About five officers and the victim went to the apartment building. Two of the officers remained outside, and the others went with the victim to the second floor of the building. One of the officers knocked on the door indicated by the victim and announced himself as an officer. When Jeffers opened the door, the victim immediately identified her. The officers entered the apartment and quickly went into the rooms looking for the two male assailants. As they were passing from room to room, they saw a white male in a drunken, unconscious state on a couch and five children ranging in ages from thirteen to two years.

Moments after the police entered the apartment, they received a radio call from the two officers who had remained outside. They were chasing two men who had just run out of the building. The officers in the apartment ran out to join the chase, which lasted less than a minute. The men were caught, and the victim identified them as his assailants. The officers searched the area of the chase and the grounds near the building, but they could not find the gun.

Jeffers was now standing in front of the building. When the officers arrested her, she asked if she could go back to her apartment, get a coat, and say good-bye to her children. Three of the officers accompanied Jeffers to her apartment where the white male and the five children had remained *1163during the pursuit. One of the officers was placed in charge of the children while the other two began to look for the gun. Although the police had called the Department of Social Services (department), they allowed the thirteen-year-old boy to leave. The gun, which turned out to be a toy rather than an actual firearm, was found in a partially opened drawer in the room where the victim had been robbed.

When the officers found the gun, they immediately stopped their search of the apartment, and two of them left. The other remained with the four children until a representative from the department arrived a short time later.

On these facts the judge concluded: (1) that the officers were justified in entering the apartment; (2) that they were not reasonable in believing that an emergency situation presenting a threat to them or the occupants of the apartment existed; and (3) that even if an emergency existed, the officers could have secured the apartment and the children while making arrangements to obtain a warrant.

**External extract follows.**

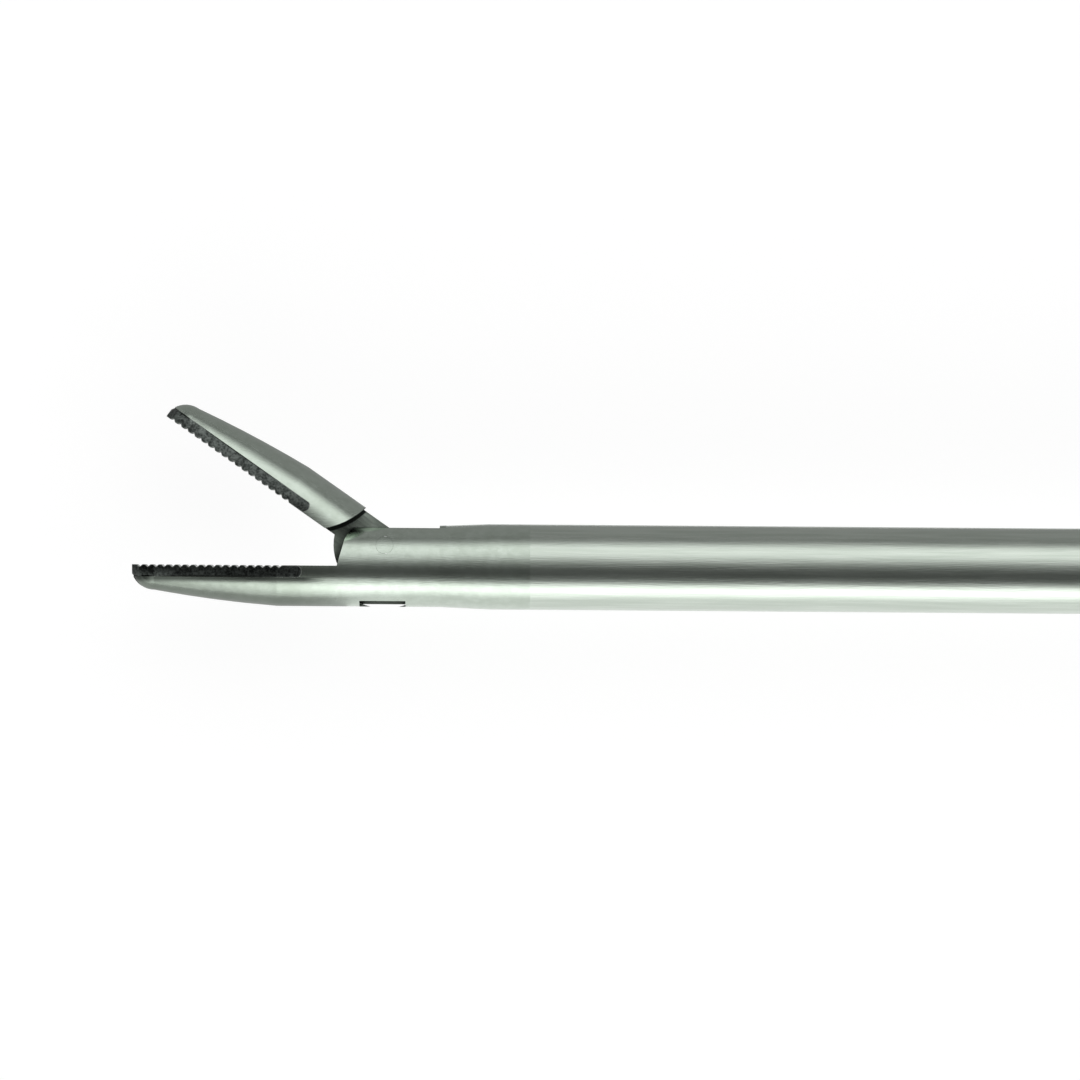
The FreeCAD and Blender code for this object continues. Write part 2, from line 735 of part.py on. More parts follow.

2. Giving the judge’s ultimate findings and conclusions substantial deference (see Commonwealth v. Harvey, 390 Mass. 203, 205 [1983], and cases therein cited), we nonetheless conclude that the Commonwealth sustained its burden of proof. See Commonwealth v. Hall, 366 Mass. 790, 801-802 (1975); Commonwealth v. Forde, 367 Mass. 798, 800 (1975); Commonwealth v. Donoghue, 23 Mass. App. Ct. 103, 108 (1986). We use the “pragmatic check list of factors,” Commonwealth v. DiSanto, 8 Mass. App. Ct. 694, 700 (1979), which serves as a guideline in determining whether an exigency existed. See Commonwealth v. Hamilton, 24 Mass. App. Ct. 290, 293 (1987). Further, we evaluate the circumstances as they “could appear to the officers at the time, not as it may seem to a scholar after the event with the benefit of leisured retrospective analysis.” Commonwealth v. Young, 382 Mass. 448, 456 (1981).

Those factors enumerated in DiSanto, supra, as (1), (2), (3), and (6), exist in the present case. When the officers in the apartment ran outside to join in the chase of the two men, leaving Jeffers, the unconscious man, and the five children behind, it would not be unreasonable for them to have thought that the fleeing men had the gun. When they could not find the gun in the area of the chase and the building, it was also reasonable to think that it was in the apartment with the inebriated man and the five children.

That the officers, who now had custody of the two men and Jeffers, could have “secured” the apartment, the man passed out on the couch, and the five children for the length of time it might take to obtain a warrant from a magistrate at that hour on New Year’s Day seems a rather unlikely proposition to us. But, assuming that the officers could have done so, their failure to take those measures does not make their actions unreasonable. See Commonwealth v. Forde, 367 Mass. at 802-803; Commonwealth v. Young, 382 Mass. at 459-460; Commonwealth v. Donoghue, 23 Mass. App. Ct. at 108-109. The officers had called the Department of Social *1164Services, and all but one of them left the apartment as soon as the gun was found. The remaining officer left when a representative from the department arrived.

Mary O’Sullivan Smith, Assistant District Attorney, for the Commonwealth. Lee J. Fortier for Willie B. Jones. Joan McDonough for Sybil Jeffers.

We view the fact that the thirteen-year-old boy was allowed to leave the apartment before the gun was found and before the arrival of the department’s representative as unwise in respect to the child’s welfare rather than as an action which “negates the existence of exigency.” Id. at 109. On the facts found by the judge, we conclude that the police acted reasonably and under exigent circumstances. See Commonwealth v. Young, 382 Mass. at 457-458; Commonwealth v. Donoghue, 23 Mass. App. Ct. at 104-109. Compare Commonwealth v. Huffman, 385 Mass. 122 (1982); Commonwealth v. Hamilton, 24 Mass. App. Ct. at 292-294.

Order allowing motions to suppress reversed.